Mir geht es gar nicht so sehr um das Rezept, nur um eure Meinung zu dem Absatz:

"(alternativ: Glasaal, nur aus Zuchten!)" in folgendem Rezept:

http://www.spiegel.de/reise/fernweh/neuseeland-whitebait-dinner-an-der-west-coast-a-1028598.html

Gibt es da tatsächlich Zuchterfolge?|uhoh:
Oder wie kommt der Autor drauf dass es das gäbe?


----------



## Naturliebhaber (7. Juni 2015)

*AW: Rezept aus Spiegel: Whitebait*



XBing schrieb:


> Gibt es da tatsächlich Zuchterfolge?|uhoh:
> Oder wie kommt der Autor drauf dass es das gäbe?

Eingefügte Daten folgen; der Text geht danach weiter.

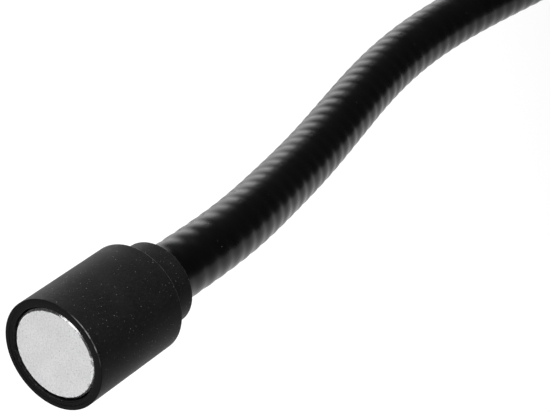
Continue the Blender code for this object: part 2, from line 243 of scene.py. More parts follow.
def in_short_steps(points, looped):
    """The same outline with its long stretches cut into short ones."""
    fine = []
    ends = points[1:] + points[:1] if looped else points[1:]
    for start, end in zip(points, ends):
        pieces = max(1, math.ceil((end - start).length / OUTLINE_STEP))
        fine += [start.lerp(end, k / pieces) for k in range(pieces)]
    return fine if looped else fine + [points[-1]]


def turned(corners, sides=TURNED_SIDES):
    """The outline through these corners turned about X. One that starts on the axis also ends there."""
    looped = corners[0][1] != 0.0
    outline = in_short_steps(rounded(corners), looped)
    bm = bmesh.new()
    verts = [bm.verts.new((x, 0.0, radius)) for x, radius in outline]
    ends = verts[1:] + verts[:1] if looped else verts[1:]
    edges = [bm.edges.new(pair) for pair in zip(verts, ends)]
    bmesh.ops.spin(
        bm,
        geom=verts + edges,
        axis=(1.0, 0.0, 0.0),
        angle=math.tau,
        steps=sides,
        use_merge=True,
    )
    bmesh.ops.remove_doubles(bm, verts=bm.verts, dist=0.0001)
    return bm


def lofted(rings, looped):
    """A closed skin through rings of points, joined back to the first ring or capped at both ends."""
    bm = bmesh.new()
    loops = [[bm.verts.new(point) for point in ring] for ring in rings]
    pairs = list(zip(loops, loops[1:]))
    if looped:
        pairs.append((loops[-1], loops[0]))
    else:
        bm.faces.new(loops[0])
        bm.faces.new(loops[-1])
    for near, far in pairs:
        for k in range(len(near)):
            bm.faces.new((near[k - 1], near[k], far[k], far[k - 1]))
    return bm


def finish_piece(obj, material, nodes):
    """Gives a piece its material and slot, and has it stand for nodes of the frame."""
    obj.data.materials.append(material)
    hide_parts(*nodes)


def mark_wear_and_highlight_edges(obj, edges):
    """Stores each point's distance from the nearest marked edge and how much that edge is rubbed bare
    there.

    An edge is (x, radius, strength, focus, spread): a circle, rubbed most at the focus angle, and less so
    with the distance from it, as the spread says. Both angles are in degrees. The rubbing is partly wear
    and partly painted highlight, where a bare line stands for light caught by the edge."""
    rest = places(obj.data) / MM
    radius = np.hypot(rest[:, 1], rest[:, 2])
    angle = np.arctan2(rest[:, 2], rest[:, 1])
    edge_x, edge_radius, strength, focus, spread = (column[:, None] for column in np.array(edges).T)
    gaps = np.hypot(rest[:, 0] - edge_x, radius - edge_radius)
    turns = (angle - np.radians(focus) + math.pi) % math.tau - math.pi
    worn_and_highlit = strength * np.exp(-((turns / np.radians(spread)) ** 2))
    nearest = np.argmin(gaps, axis=0)
    add_point_attribute(obj.data, "edge", "FLOAT", np.min(gaps, axis=0))
    add_point_attribute(obj.data, "worn_and_highlit", "FLOAT", worn_and_highlit[nearest, np.arange(len(rest))])


# Materials ----------------------------------------------------------------------------------


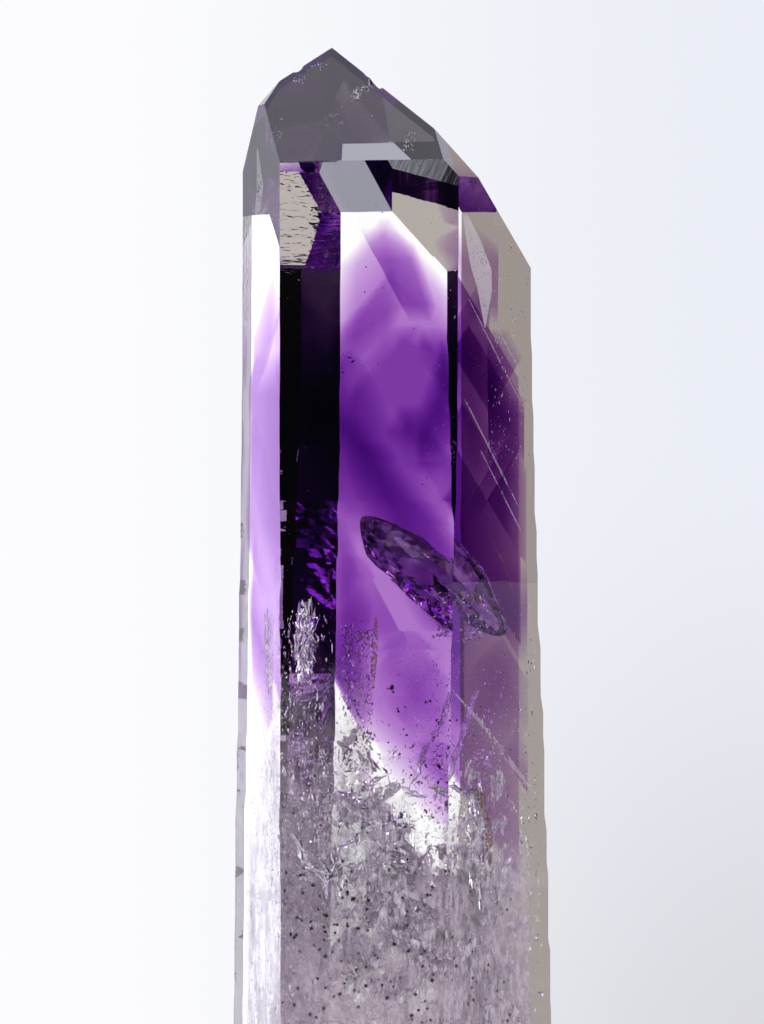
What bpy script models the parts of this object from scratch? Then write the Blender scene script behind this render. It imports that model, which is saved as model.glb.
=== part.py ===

 Zuchterfolge beim Aal gibt es genau so wenig wie Lektoren bei Spiegel Online. |wavey:


----------



## HeinBlöd (7. Juni 2015)

*AW: Rezept aus Spiegel: Whitebait*



Naturliebhaber schrieb:


> Zuchterfolge beim Aal gibt es genau so wenig wie Lektoren bei Spiegel Online. |wavey:



Und dazu noch aus 'mare' April 2015 abgeguckt.


----------



## u-see fischer (8. Juni 2015)

*AW: Rezept aus Spiegel: Whitebait*



Naturliebhaber schrieb:


> Zuchterfolge beim Aal gibt es genau so wenig wie Lektoren bei Spiegel Online. |wavey:



Nicht ganz richtig. Zu den Lektoren bei Spiegel Online kann ich nichts sagen, dazu liegen mir keine Informationen vor. :q

Aale wurden sehr wohl schon erfolgreich gezüchtet. Leider ist die Verlustrate z.Z. so groß, das weniger als 1% der geschlüpften Aallarven überlebt hat. Die ersten Zuchterfolge wurden in Japan gemacht, beim europäischen Aal sind die Holländer der Universität Leiden führend. Ich bin mir sicher, irgendwo hier im AB auch mal ein Dokument zu deren Zuchterfolge gelesen zu haben. Das größte Problem ist wohl die Planktonbeschaffung für die Ernährung der Aallarven.

Im Inet habe ich hier Infos zur künstlichen Aalvermehrung gefunden, siehe Anhang.


----------



## XBing (8. Juni 2015)

*AW: Rezept aus Spiegel: Whitebait*

Vielen Dank für die Übersicht!


----------